ASSISTANT SECRETARY BOUCHER: That’s just not true. I mean, I’ve been in these meetings. We talk very frankly with each other. He talks to us; we talk to him. This whole issue of aid effectiveness, you know, comes out of us saying, you guys have got to be more capable when it comes to spending money and they saying, you’ve got to give us more of your money so we can spend it directly, you’re wasting it. And, you know, we work that over time and discussion and very frank discussions with ministers of finance and others into projects and capabilities and plans that can do both. And we know they’ve got challenges. We talk very frankly about how to deal with them.

QUESTION: Do you have faith and trust in NATO?

QUESTION: On the question of –

ASSISTANT SECRETARY BOUCHER: Yes. Anybody else you want me to have trust in today? (Laughter.)

QUESTION: On the question of peace agreements in Pakistan, Afghan government has always expressed serious concerns. Specifically talking on the last one that was done with the – with Massoud in Waziristan and the Swat ones, they’ve been coming out again and again and the Afghan Foreign Minister was quoted that Afghanistan – Pakistan can not do this without looking at it from an Afghan perspective. And do you think that both countries have serious problems at looking at the war against terrorism as a – and in the region as a single battlefield? Or you think that everywhere in Afghanistan and across the border in Pakistan, the issue has to be dealt with accordingly looking into the local conditions?

ASSISTANT SECRETARY BOUCHER: I think both sides increasingly understand that we need to deal with it on both sides for either side to feel safe. I mean, it’s not going to do the Pakistanis any good if there’s terrorist camps and training centers on the Afghan side. They come in both directions. People move back and forth. Militants move back and forth across this border. And we’re going to have to deal with the problem on both sides, as I said. And so I do think the more coordination, the better we are. And we’ve been actually pleased by seeing some of the back and forth, some of the visits. President Karzai and President Musharraf met in December. Since the new government’s come in, we’ve had the foreign ministers meet. I think some of the other senior leaders have been meeting. There’s a real desire, I think, to work with each other across that border in a whole variety of ways.

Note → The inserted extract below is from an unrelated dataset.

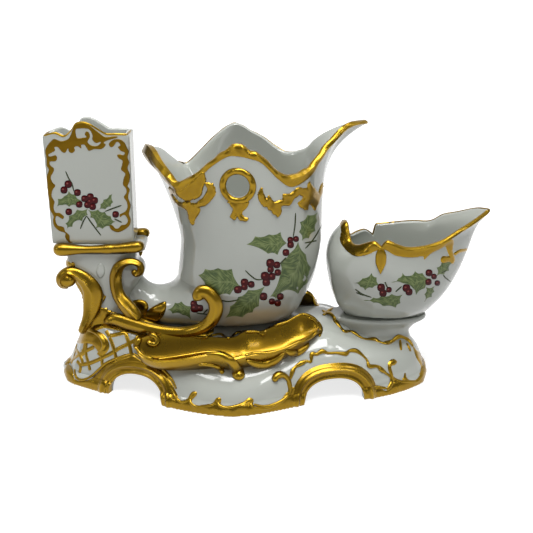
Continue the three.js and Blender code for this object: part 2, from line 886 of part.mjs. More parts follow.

Can we do the last one? And – Charlie?

QUESTION: Yeah. Richard, you gave a few minutes ago a broad brush of the last five years and how far we had to come –

ASSISTANT SECRETARY BOUCHER:  Yeah.

QUESTION: – to get where we are now. Would you be willing to go a little bit into the future? I mean, is this five year, $50 billion package the one to get them up and running, or should the American taxpayers be ready to go on to this for 10, 15, 20 years? 

ASSISTANT SECRETARY BOUCHER: We have a very fundamental, strategic interest in the stability of Afghanistan and Pakistan:  one, to protect the homeland and others from the possibility that terrorism could come out of this region again; but two, just on fundamental stability in a region that’s critical to us between the Middle East and East Asia; and three is probably the opportunity that’s a historic opportunity, really, a change of the last 200 years of history, of having an open Afghanistan that can act as a conduit and hub for energy, ideas, people, trade, goods from Central Asia and other places down to the Arabian Sea. So we have a very fundamental strategic interest in a long-term, stable Afghanistan. And I’m sure we’ll be involved there for a long time.

I think, though, if you talk about the next five years, we need to see that we’re involved in different ways. And that’s part of it. As the Afghan forces increasingly take the lead, the U.S. forces and international forces should increasingly go to supporting roles and then, you know, support and maintenance roles. As the Afghan ministries increasingly take the lead, then more of the projects that need to be done should be done by a more capable Afghan Government, and less should be done directly by us or through large contractors. So I think what we look to is changing roles as we evolve so that they become more the leaders and we become more the supporters in all these areas. 

QUESTION: Thank you.

ASSISTANT SECRETARY BOUCHER: Okay? Thank you.